THE PROBLEM: From the listing below, copy only the lines running from the line that contains "TAPE_LEVELS, None, twill)" to the line that contains "bpy.data.objects.remove(obj)", both included.

--

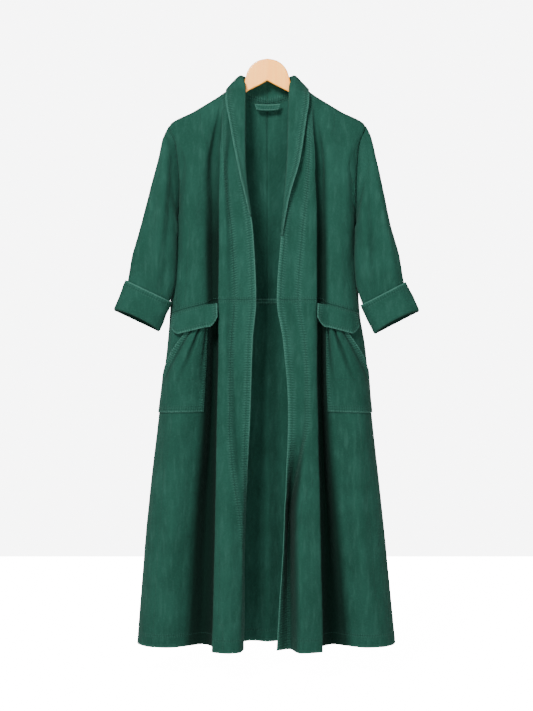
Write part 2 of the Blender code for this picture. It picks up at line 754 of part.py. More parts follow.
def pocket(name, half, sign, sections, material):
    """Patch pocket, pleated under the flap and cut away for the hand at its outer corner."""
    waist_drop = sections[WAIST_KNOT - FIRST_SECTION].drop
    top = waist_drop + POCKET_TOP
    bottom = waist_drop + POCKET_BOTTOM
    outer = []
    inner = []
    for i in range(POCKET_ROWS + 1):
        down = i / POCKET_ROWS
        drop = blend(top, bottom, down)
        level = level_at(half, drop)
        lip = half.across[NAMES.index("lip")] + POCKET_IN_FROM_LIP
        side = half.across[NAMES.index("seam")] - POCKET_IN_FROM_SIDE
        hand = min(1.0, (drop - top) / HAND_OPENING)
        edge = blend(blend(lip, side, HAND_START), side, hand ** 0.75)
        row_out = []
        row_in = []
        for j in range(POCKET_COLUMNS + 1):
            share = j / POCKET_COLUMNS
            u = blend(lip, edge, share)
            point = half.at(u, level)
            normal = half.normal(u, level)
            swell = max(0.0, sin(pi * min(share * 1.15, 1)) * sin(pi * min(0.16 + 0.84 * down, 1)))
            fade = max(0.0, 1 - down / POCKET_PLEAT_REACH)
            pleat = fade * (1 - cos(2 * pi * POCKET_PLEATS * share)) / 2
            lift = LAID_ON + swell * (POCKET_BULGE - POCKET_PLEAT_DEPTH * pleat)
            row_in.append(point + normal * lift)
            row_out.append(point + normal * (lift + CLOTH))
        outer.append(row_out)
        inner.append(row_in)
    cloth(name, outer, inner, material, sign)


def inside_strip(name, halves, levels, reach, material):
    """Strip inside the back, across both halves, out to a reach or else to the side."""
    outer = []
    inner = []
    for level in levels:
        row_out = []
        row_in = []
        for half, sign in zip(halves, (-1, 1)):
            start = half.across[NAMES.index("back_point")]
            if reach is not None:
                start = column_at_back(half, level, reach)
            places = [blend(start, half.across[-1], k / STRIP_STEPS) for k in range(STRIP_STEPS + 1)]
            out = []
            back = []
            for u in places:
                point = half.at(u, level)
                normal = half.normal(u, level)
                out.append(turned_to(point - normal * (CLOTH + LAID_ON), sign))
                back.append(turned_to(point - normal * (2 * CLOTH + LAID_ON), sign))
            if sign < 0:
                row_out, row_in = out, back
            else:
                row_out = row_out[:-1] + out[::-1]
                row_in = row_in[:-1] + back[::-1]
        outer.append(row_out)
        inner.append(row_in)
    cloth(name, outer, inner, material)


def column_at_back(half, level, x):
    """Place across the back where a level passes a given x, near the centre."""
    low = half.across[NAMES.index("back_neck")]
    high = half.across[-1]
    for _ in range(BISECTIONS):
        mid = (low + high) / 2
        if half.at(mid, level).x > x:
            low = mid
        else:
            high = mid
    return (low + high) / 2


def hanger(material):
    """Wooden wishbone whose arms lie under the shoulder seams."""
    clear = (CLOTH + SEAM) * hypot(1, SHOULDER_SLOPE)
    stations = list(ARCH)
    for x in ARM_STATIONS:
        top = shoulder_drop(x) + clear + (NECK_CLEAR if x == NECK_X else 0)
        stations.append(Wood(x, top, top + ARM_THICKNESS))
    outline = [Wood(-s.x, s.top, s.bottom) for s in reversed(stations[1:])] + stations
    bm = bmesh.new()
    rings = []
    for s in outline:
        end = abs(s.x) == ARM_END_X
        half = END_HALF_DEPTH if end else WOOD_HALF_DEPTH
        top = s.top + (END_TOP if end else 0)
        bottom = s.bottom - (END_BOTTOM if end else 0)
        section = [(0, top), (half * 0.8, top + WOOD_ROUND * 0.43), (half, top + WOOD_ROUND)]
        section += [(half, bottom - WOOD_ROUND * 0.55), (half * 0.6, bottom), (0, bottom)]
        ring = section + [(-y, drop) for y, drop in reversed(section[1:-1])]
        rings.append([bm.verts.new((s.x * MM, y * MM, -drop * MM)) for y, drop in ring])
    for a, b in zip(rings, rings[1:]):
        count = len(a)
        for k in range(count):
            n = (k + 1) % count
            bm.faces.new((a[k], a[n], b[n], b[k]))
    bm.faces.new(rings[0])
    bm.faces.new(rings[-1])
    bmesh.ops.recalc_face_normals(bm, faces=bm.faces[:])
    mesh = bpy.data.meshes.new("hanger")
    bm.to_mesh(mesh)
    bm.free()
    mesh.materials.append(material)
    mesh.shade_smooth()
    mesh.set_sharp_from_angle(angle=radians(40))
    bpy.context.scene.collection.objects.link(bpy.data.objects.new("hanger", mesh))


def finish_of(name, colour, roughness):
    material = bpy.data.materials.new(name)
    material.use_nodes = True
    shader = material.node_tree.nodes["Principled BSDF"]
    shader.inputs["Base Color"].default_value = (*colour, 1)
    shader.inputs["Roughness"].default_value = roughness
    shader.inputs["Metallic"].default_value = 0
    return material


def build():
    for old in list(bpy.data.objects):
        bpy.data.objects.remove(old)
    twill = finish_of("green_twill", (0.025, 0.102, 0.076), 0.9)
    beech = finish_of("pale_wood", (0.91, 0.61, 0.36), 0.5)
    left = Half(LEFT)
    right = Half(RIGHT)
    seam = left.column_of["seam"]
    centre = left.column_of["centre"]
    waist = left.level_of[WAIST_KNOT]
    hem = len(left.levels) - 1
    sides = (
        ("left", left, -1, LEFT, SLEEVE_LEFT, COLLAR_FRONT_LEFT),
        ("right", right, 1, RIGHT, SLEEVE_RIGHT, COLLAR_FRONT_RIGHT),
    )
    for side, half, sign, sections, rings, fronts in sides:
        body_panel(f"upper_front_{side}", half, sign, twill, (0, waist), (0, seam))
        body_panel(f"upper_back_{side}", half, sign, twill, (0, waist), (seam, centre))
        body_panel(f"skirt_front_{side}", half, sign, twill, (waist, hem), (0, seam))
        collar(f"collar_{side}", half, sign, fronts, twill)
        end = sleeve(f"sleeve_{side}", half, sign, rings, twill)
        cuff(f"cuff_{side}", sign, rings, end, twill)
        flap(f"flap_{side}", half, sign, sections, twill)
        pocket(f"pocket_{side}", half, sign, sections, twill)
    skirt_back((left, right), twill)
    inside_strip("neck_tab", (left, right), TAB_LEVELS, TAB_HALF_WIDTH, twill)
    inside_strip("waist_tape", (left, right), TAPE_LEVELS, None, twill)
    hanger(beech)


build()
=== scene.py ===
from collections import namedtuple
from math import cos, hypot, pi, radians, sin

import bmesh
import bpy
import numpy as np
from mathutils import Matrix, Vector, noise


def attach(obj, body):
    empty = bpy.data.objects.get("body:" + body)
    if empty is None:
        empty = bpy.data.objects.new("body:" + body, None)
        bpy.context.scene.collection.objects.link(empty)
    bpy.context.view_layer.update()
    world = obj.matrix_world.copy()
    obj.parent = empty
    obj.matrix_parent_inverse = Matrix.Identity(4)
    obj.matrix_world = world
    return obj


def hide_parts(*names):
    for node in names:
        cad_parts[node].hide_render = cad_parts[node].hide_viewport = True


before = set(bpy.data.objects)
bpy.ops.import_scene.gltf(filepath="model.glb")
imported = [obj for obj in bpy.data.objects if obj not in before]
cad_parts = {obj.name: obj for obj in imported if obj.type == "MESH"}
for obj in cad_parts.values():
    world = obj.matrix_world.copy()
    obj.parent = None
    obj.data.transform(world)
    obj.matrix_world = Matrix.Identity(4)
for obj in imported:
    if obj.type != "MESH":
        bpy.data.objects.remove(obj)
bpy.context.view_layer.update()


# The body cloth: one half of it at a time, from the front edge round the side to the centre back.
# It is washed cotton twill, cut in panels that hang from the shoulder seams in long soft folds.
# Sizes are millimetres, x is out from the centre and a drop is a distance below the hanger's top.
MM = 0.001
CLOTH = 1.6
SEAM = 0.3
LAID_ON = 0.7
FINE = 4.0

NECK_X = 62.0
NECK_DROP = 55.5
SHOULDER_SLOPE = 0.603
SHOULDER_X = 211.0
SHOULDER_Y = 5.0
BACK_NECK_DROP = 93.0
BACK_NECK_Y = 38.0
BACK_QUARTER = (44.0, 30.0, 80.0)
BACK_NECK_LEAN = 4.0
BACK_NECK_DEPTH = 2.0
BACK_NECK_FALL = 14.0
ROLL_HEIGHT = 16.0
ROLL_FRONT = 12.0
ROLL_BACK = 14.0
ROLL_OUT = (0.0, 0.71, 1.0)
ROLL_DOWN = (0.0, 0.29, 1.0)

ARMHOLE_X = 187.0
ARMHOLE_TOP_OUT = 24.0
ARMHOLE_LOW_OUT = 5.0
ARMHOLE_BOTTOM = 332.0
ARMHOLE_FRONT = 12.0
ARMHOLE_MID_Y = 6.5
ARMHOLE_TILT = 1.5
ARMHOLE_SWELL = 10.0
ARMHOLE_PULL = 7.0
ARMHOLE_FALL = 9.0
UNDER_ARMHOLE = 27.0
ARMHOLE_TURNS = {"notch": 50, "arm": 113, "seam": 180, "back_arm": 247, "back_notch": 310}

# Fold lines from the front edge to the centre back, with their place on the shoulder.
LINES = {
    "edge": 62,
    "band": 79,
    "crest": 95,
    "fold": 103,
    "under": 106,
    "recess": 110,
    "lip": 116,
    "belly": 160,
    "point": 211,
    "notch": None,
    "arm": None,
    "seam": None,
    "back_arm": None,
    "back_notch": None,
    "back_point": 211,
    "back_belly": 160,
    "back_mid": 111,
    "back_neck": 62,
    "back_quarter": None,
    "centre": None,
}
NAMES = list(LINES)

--

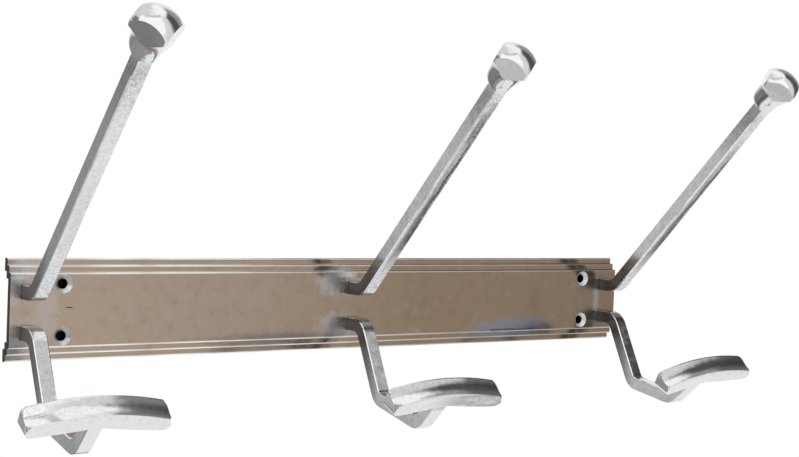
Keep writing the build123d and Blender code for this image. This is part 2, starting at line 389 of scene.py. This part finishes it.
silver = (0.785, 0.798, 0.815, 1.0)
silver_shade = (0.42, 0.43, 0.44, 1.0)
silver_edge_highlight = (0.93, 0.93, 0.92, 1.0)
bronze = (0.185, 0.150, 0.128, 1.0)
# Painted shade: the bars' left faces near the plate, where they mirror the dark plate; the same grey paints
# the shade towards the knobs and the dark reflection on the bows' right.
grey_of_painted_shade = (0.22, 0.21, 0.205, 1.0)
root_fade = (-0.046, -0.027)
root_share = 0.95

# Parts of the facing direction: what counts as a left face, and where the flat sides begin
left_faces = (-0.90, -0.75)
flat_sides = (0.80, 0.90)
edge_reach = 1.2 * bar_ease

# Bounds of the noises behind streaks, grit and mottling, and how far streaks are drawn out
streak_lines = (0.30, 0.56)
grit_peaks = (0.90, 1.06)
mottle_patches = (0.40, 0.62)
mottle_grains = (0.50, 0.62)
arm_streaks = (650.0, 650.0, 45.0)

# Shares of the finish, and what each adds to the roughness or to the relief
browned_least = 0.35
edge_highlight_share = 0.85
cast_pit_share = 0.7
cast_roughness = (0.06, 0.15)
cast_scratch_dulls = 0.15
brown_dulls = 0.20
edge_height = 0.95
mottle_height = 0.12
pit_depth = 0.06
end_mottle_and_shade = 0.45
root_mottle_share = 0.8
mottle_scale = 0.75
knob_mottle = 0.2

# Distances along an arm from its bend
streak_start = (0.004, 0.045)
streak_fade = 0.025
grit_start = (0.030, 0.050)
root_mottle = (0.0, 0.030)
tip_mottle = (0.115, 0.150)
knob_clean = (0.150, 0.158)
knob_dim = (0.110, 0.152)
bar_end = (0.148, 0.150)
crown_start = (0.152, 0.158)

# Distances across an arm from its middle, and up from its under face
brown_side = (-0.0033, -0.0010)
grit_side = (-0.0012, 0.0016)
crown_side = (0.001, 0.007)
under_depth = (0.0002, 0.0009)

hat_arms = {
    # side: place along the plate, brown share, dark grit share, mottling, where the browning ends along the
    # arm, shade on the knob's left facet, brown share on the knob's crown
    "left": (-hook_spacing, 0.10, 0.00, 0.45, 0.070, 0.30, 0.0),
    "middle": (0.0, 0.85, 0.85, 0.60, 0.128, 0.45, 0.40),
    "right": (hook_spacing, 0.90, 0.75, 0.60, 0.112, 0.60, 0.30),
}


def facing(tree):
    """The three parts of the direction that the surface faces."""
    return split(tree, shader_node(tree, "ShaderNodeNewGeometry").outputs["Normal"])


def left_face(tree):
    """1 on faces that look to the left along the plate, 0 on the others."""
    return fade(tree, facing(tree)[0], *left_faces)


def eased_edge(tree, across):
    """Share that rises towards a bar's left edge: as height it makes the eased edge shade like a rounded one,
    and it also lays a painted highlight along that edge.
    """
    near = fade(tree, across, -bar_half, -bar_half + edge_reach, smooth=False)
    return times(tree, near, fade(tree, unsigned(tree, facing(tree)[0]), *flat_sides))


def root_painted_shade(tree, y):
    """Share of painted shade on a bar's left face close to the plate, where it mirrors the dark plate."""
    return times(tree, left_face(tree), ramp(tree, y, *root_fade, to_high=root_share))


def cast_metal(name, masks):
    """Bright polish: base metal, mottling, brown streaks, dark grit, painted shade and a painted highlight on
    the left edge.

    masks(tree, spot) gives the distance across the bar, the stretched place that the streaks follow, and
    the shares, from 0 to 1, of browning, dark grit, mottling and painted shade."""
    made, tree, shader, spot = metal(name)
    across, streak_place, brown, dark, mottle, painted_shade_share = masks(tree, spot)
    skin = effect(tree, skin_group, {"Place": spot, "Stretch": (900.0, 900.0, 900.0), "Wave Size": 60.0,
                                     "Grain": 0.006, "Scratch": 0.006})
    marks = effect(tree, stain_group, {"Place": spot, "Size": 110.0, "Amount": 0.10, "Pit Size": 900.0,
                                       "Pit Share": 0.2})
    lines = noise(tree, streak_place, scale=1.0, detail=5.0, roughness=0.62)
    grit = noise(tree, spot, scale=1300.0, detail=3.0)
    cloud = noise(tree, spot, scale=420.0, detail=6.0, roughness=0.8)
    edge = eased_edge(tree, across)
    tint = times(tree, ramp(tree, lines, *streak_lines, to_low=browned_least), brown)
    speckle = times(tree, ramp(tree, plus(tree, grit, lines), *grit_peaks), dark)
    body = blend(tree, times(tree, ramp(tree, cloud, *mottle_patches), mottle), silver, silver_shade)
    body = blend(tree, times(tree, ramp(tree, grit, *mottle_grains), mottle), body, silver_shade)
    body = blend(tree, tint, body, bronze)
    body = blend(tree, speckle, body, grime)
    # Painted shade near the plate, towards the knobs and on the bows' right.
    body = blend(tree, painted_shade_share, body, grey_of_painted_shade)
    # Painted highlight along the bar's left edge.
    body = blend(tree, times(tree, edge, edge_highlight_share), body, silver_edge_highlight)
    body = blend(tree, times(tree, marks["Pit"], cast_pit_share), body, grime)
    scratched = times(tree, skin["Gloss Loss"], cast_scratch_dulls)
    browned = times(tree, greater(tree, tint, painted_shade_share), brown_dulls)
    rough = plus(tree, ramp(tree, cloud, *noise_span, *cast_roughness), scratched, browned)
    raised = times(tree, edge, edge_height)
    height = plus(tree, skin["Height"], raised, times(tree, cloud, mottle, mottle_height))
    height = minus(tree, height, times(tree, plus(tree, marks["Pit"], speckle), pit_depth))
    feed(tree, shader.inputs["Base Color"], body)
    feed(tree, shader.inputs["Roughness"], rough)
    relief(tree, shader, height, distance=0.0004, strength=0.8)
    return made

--

CORRECT RESULT:
    inside_strip("waist_tape", (left, right), TAPE_LEVELS, None, twill)
    hanger(beech)


build()
=== scene.py ===
from collections import namedtuple
from math import cos, hypot, pi, radians, sin

import bmesh
import bpy
import numpy as np
from mathutils import Matrix, Vector, noise


def attach(obj, body):
    empty = bpy.data.objects.get("body:" + body)
    if empty is None:
        empty = bpy.data.objects.new("body:" + body, None)
        bpy.context.scene.collection.objects.link(empty)
    bpy.context.view_layer.update()
    world = obj.matrix_world.copy()
    obj.parent = empty
    obj.matrix_parent_inverse = Matrix.Identity(4)
    obj.matrix_world = world
    return obj


def hide_parts(*names):
    for node in names:
        cad_parts[node].hide_render = cad_parts[node].hide_viewport = True


before = set(bpy.data.objects)
bpy.ops.import_scene.gltf(filepath="model.glb")
imported = [obj for obj in bpy.data.objects if obj not in before]
cad_parts = {obj.name: obj for obj in imported if obj.type == "MESH"}
for obj in cad_parts.values():
    world = obj.matrix_world.copy()
    obj.parent = None
    obj.data.transform(world)
    obj.matrix_world = Matrix.Identity(4)
for obj in imported:
    if obj.type != "MESH":
        bpy.data.objects.remove(obj)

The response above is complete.